Mrs. Margaret Ewing (Moray): The hon. Member for Western Isles (Mr. Macdonald) mentioned land ownership, and referred in particular to Eigg and Knoydart. What is the Government's view of those absentee landlords, who have treated people with contempt? One may talk about hill livestock compensatory allowances, but what happens when the cattle are sold from people's islands?

Mr. Robertson: I am sure that the hon. Lady will agree that crofting is limited on Knoydart. Perhaps she is trying to take me down a road along which I would rather not go during a debate on crofting.

I reiterate that the Government are fully committed to supporting crofting, and they stand on their record. The steady regeneration of the highlands and islands in the 1980s and 1990s has been one of the unsung success stories of the Government's policies, and it has been reflected in increased population and economic activity. That has helped to give increased confidence to crofting communities, which is manifest in recent developments such as the crofting trusts at Assynt, and at Borve and Annishadder on Skye.

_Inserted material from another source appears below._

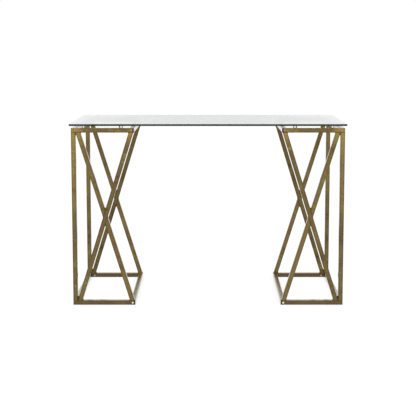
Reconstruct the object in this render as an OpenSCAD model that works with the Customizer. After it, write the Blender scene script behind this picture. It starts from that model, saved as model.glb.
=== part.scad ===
// Glass-topped dressing table on two open pedestals of square steel tube.
// The origin is on the floor under the middle of the table. +X runs along the table, from the
// left pedestal to the right one, and +Y runs from the front to the back.

/* [Pedestals] */
// Height of a pedestal, from the floor to the top of its upper rails
frame_h = 745; // [650:1:850]
// Distance over both pedestals, from outer face to outer face
frame_w = 1130; // [900:1:1400]
// Depth of a pedestal, from front to back
frame_d = 492; // [350:1:650]
// Width of one pedestal
pedestal_w = 260; // [180:1:330]

/* [Steel tube] */
// Side of the square tube
tube = 19; // [14:0.5:22]
// Thickness of the tube's wall
wall = 1.5; // [1:0.1:2]
// Radius of the tube's outside corners
tube_r = 2.2; // [1:0.1:2.5]
// Radius, seen from above, that the welded corners without a post are ground to
corner_r = 3.5; // [1.5:0.1:3.5]

/* [Glass] */
// Thickness of the glass
glass_t = 8; // [6:1:12]
// How far the glass stands out past the pedestals, on every side
glass_over = 8; // [0:1:20]
// Radius of the glass's corners, seen from above
glass_r = 6; // [3:1:20]
// Width of the ground bevel along the glass's edges
arris = 0.5; // [0.5:0.1:1.5]

/* [Clear pads] */
// Diameter of a pad
pad_d = 17; // [12:1:22]
// Height of a pad, which is the gap between the rails and the glass
pad_h = 9; // [5:1:15]
// Distance from a pad's centre to the end of its rail
pad_inset = 54; // [30:1:70]
// Width of the bevel round a pad's two rims
pad_bevel = 0.6; // [0.3:0.1:1]

/* [Hidden] */
$fn = 64;
SIDES = ["left", "right"];
LEVELS = ["bottom", "top"];
FACES = ["front", "back"];
RAILS = ["front", "back", "outer", "inner"];
FACE_PIECES = ["post", "long_brace", "upper_half_brace", "lower_half_brace",
    "outer_pad", "inner_pad"];

// How far a cutting solid reaches past what it cuts
over = 5;
glass_w = frame_w + 2 * glass_over;
glass_d = frame_d + 2 * glass_over;

// A brace starts on the rail in the corner beside the post, and its centre line ends on the
// centre of the opposite corner of the rails, where there is no post.
brace_run = pedestal_w - 1.5 * tube;
brace_rise = frame_h - 1.5 * tube;
brace_tilt = acos(tube / 2 / norm([brace_run, brace_rise])) - atan2(brace_rise, brace_run);
cross_x = tube + tube / 2 / cos(brace_tilt) + (frame_h / 2 - tube) * tan(brace_tilt);
brace_reach = pedestal_w + frame_h;

BRONZE = [0.43, 0.35, 0.22];
CLEAR_GREEN = [0.72, 0.84, 0.79, 0.45];
CLEAR = [0.86, 0.88, 0.85, 0.6];

// The section of the square tube, with its corner at the origin
module tube_section() {
    difference() {
        union() {
            translate([tube_r, 0]) square([tube - 2 * tube_r, tube]);
            translate([0, tube_r]) square([tube, tube - 2 * tube_r]);
            for (x = [tube_r, tube - tube_r], y = [tube_r, tube - tube_r])
                translate([x, y]) circle(tube_r);
        }
        translate([wall, wall]) square(tube - 2 * wall);
    }
}

// What a radius of r takes off a square corner at the origin
module corner_waste(r) {
    difference() {
        translate([-over, -over]) square(r + over);
        translate([r, r]) circle(r);
    }
}

// A rail along +X whose long face is at y = 0, with both ends cut for 45 degree mitres and
// its long face rounded off to the radius r0 at its start and r1 at its end
module mitred_rail(len, r0, r1) {
    intersection() {
        rotate([90, 0, 90]) linear_extrude(len) tube_section();
        translate([0, 0, -over]) linear_extrude(tube + 2 * over) difference() {
            polygon([[-over, -over], [len + over, -over],
                [len - tube - over, tube + over], [tube + over, tube + over]]);
            corner_waste(r0);
            translate([len, 0]) mirror([1, 0]) corner_waste(r1);
        }
    }
}

// One of the four rails of a pedestal's bottom or top ring
module rail(which, level) {
    color(BRONZE) translate([0, 0, level == "top" ? frame_h - tube : 0]) {
        if (which == "front") mitred_rail(pedestal_w, tube_r, corner_r);
        if (which == "back")
            translate([0, frame_d, 0]) mirror([0, 1, 0])
                mitred_rail(pedestal_w, tube_r, corner_r);
        if (which == "outer") mirror([1, -1, 0]) mitred_rail(frame_d, tube_r, tube_r);
        if (which == "inner")
            translate([pedestal_w, 0, 0]) mirror([1, 0, 0]) mirror([1, -1, 0])
                mitred_rail(frame_d, corner_r, corner_r);
    }
}

// The upright at the outer corner, between the two rings
module post() {
    color(BRONZE) translate([0, 0, tube]) linear_extrude(frame_h - 2 * tube) tube_section();
}

// Places its children at the middle of the crossed braces, leaning outwards at the top when
// lean is -1 and inwards when it is 1
module at_crossing(lean) {
    translate([cross_x, 0, frame_h / 2]) rotate([0, lean * brace_tilt, 0]) children();
}

// A leaning tube, cut off level where it meets the rings
module brace_tube(lean) {
    intersection() {
        at_crossing(lean) translate([-tube / 2, 0, -brace_reach / 2])
            linear_extrude(brace_reach) tube_section();
        translate([-over, -over, tube])
            cube([pedestal_w + 2 * over, tube + 2 * over, frame_h - 2 * tube]);
    }
}

// The whole brace, from the inner top corner to the outer bottom corner
module long_brace() {
    color(BRONZE) brace_tube(1);
}

// Half of the crossing brace, cut to fit against the side of the long one
module half_brace(upper) {
    color(BRONZE) difference() {
        brace_tube(-1);
        at_crossing(1) translate([upper ? -tube / 2 : -brace_reach, -over, -brace_reach / 2])
            cube([brace_reach + tube / 2, tube + 2 * over, brace_reach]);
    }
}

// A clear pad on top of a front or back rail, a distance x from the outer end
module pad(x) {
    color(CLEAR) translate([x, tube / 2, frame_h]) rotate_extrude()
        polygon(bevelled_half(pad_d / 2, pad_h, pad_bevel));
}

// Right half of a bevelled plate's section, from its middle out to r
function bevelled_half(r, h, bevel) = [
    [0, 0], [r - bevel, 0], [r, bevel], [r, h - bevel], [r - bevel, h], [0, h]];

// A bar along +X with a bevelled section d wide and glass_t high
module bevelled_bar(len, d) {
    rotate([90, 0, 90]) linear_extrude(len)
        polygon([[arris, 0], [d - arris, 0], [d, arris], [d, glass_t - arris],
            [d - arris, glass_t], [arris, glass_t], [0, glass_t - arris], [0, arris]]);
}

// The loose glass plate, with rounded corners and bevelled edges
module glass_top() {
    color(CLEAR_GREEN) translate([-glass_w / 2, -glass_d / 2, frame_h + pad_h]) {
        translate([glass_r, 0, 0]) bevelled_bar(glass_w - 2 * glass_r, glass_d);
        translate([0, glass_r, 0]) mirror([1, -1, 0])
            bevelled_bar(glass_d - 2 * glass_r, glass_w);
        for (x = [glass_r, glass_w - glass_r], y = [glass_r, glass_d - glass_r])
            translate([x, y, 0]) rotate_extrude()
                polygon(bevelled_half(glass_r, glass_t, arris));
    }
}

// Places its children, which are drawn for a pedestal with its outer front corner at the origin
module on_side(side) {
    mirror([side == "right" ? 1 : 0, 0, 0]) translate([-frame_w / 2, -frame_d / 2, 0]) children();
}

// Places its children, which are drawn for the front of a pedestal, on its front or back
module on_face(face) {
    if (face == "front") children();
    if (face == "back") translate([0, frame_d, 0]) mirror([0, 1, 0]) children();
}

for (side = SIDES) on_side(side) {
    for (level = LEVELS, which = RAILS)
        rail(which, level);
    for (face = FACES) on_face(face) {
        post();
        long_brace();
        half_brace(true);
        half_brace(false);
        pad(pad_inset);
        pad(pedestal_w - pad_inset);
    }
}
glass_top();
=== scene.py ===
import math
import random

import bmesh
import bpy
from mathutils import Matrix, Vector


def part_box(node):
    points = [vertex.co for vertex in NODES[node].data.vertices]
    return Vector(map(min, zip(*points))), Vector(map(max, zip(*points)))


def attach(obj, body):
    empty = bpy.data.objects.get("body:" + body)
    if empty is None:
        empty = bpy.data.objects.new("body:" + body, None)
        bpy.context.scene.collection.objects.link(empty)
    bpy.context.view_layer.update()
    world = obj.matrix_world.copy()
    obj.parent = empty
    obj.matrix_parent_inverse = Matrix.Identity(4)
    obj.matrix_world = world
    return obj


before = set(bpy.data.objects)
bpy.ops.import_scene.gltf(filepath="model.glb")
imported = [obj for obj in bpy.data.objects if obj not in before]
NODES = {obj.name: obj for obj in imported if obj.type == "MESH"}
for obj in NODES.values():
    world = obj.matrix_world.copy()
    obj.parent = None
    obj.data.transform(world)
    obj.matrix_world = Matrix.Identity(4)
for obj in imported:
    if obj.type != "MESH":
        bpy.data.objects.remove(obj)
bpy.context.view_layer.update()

STEEL_BODY = "pedestals"
SIDES = {"left": -1, "right": 1}
FACES = ("front", "back")
LEVELS = ("bottom", "top")

# All sizes and places are in metres. These are read from the frame.
OUTER_X = -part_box("left_outer_bottom_rail")[0].x
INNER_X = -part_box("left_inner_bottom_rail")[1].x
PEDESTAL = OUTER_X - INNER_X
HALF_DEPTH = -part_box("left_front_bottom_rail")[0].y
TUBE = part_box("left_front_bottom_rail")[1].z
FRAME_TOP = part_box("left_front_top_rail")[1].z
MID_Z = FRAME_TOP / 2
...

It would be quite wrong, however, simply to allow policies and programmes to fossilise. The Government are willing to introduce changes if and when they are required, and to explore new ways of providing support. But we are also willing to listen to what the crofters have to say. In relation to crofting, our commitment and our approach is amply demonstrated in my right hon Friend's initiative on crofting trusts.

We want crofters to be increasingly responsible for shaping their own destinies, rather than have their affairs managed for them by others. Our aim is to give them the necessary support to achieve that.

It being two minutes to Two o'clock, the motion for the Adjournment of the House lapsed, without Question put.

Sitting suspended, pursuant to Standing Order No. 10 (Wednesday sittings), till half-past Two o'clock.